I feel a little bad for that passage, now a two-time loser. But the fact that it’s been cut twice has drawn my notice to the way that things like these scenes and these characters can function in a story as it is created from the beginning to the end. I mentioned lines growing around this stuff, as if it were a fence post that a tree shapes itself around. Pretty lines, of course, aren’t the reason for a story’s being, but I think the same thing happens on a broader level: the story shapes itself around these doomed bits of plot and character, and you get to see something different and interesting about your characters and your story.
I’ve taken to calling this idea “scaffolding” in my internal thinking about stories, because it’s a structure that supports the thing you’re building, encases it, and gives you some parameters to work in. Eventually, you’ll dismantle it. Until then, though, it’s a crucial support, this temporary structure that helps illuminate the permanent structure it encases.
I remember working with this idea years ago, in graduate school, in a doomed story where I jumped back and forth between time (now and five years earlier) and place (Pittsburgh and Philadelphia). Just to keep it all straight in my head, I used headings: “Philadelphia, 2002” and “Pittsburgh, 2007.” Eventually, I figured, it would all make more sense organically and I’d be able to drop the explanatory headers. (It didn’t. I dropped the Philadelphia half and then it did, in fact, make much more sense.)

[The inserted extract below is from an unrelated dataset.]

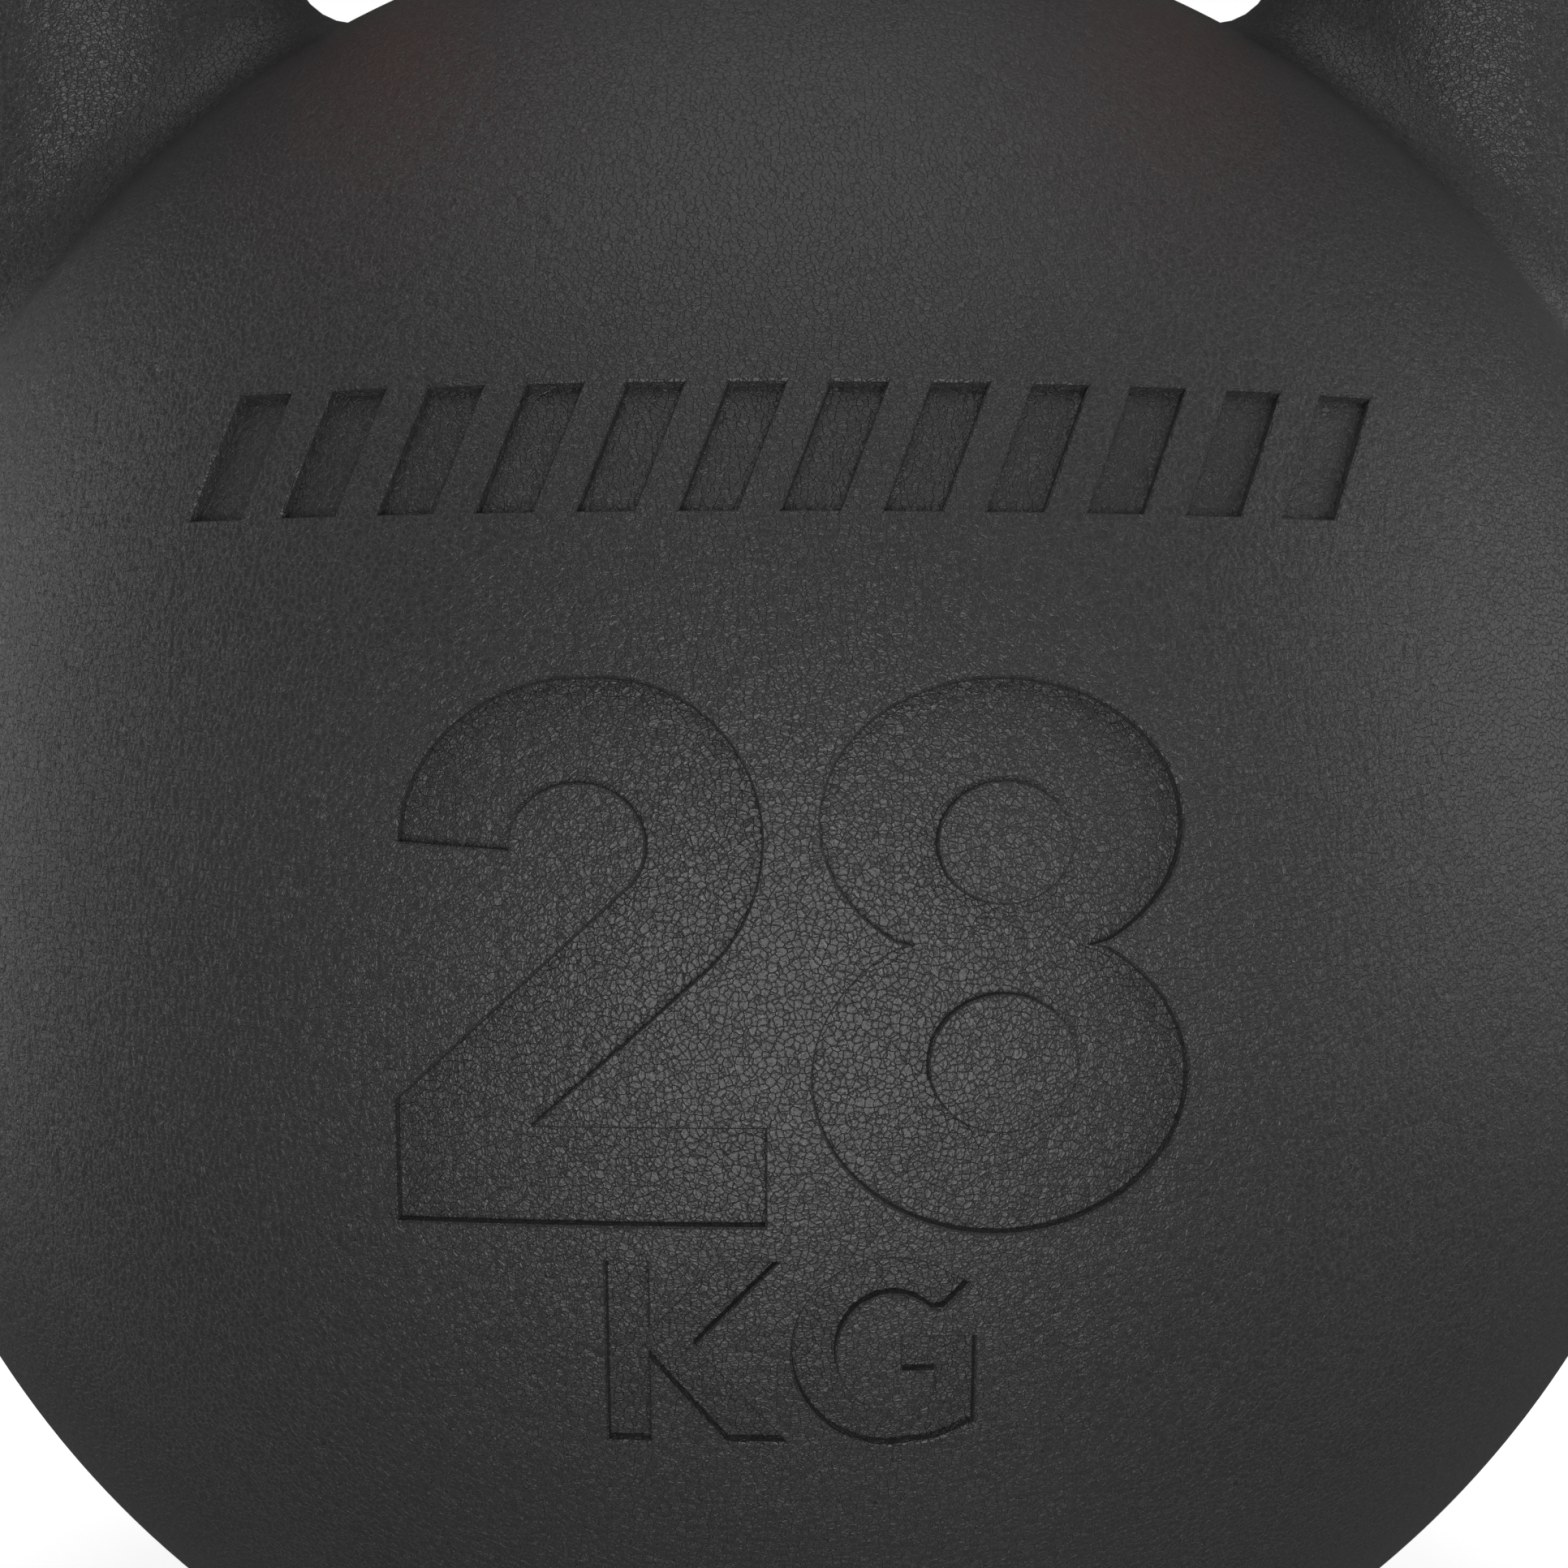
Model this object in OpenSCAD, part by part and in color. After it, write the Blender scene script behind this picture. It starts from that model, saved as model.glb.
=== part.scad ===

In a pretty major way, I’d say “scaffolding” stands in for a lot of the thought behind the ways that I teach and talk about fiction, and certainly the way I think about it when I’m at the computer: you’re not going to get it right the first time; make it easier for yourself in the second, third, fourth drafts; make your thinking visible and give yourself everything you need to pick up tomorrow where you left off today.
Recently I said to someone that my teaching could be boiled down to a six-sided die that would include advice like “Write a longer draft where you include lots more details—you can always cut later” and “Develop this into more of a scene.” (Actually, a coin might be the more appropriate tool: I’m not sure I can think of four more pieces of advice I typically dole out.)
I feel bad for these bikers, getting into the same drunken brawl again and again, but I’m also grateful to them, and I can’t rule out starting a story with them again just to see what grows around them.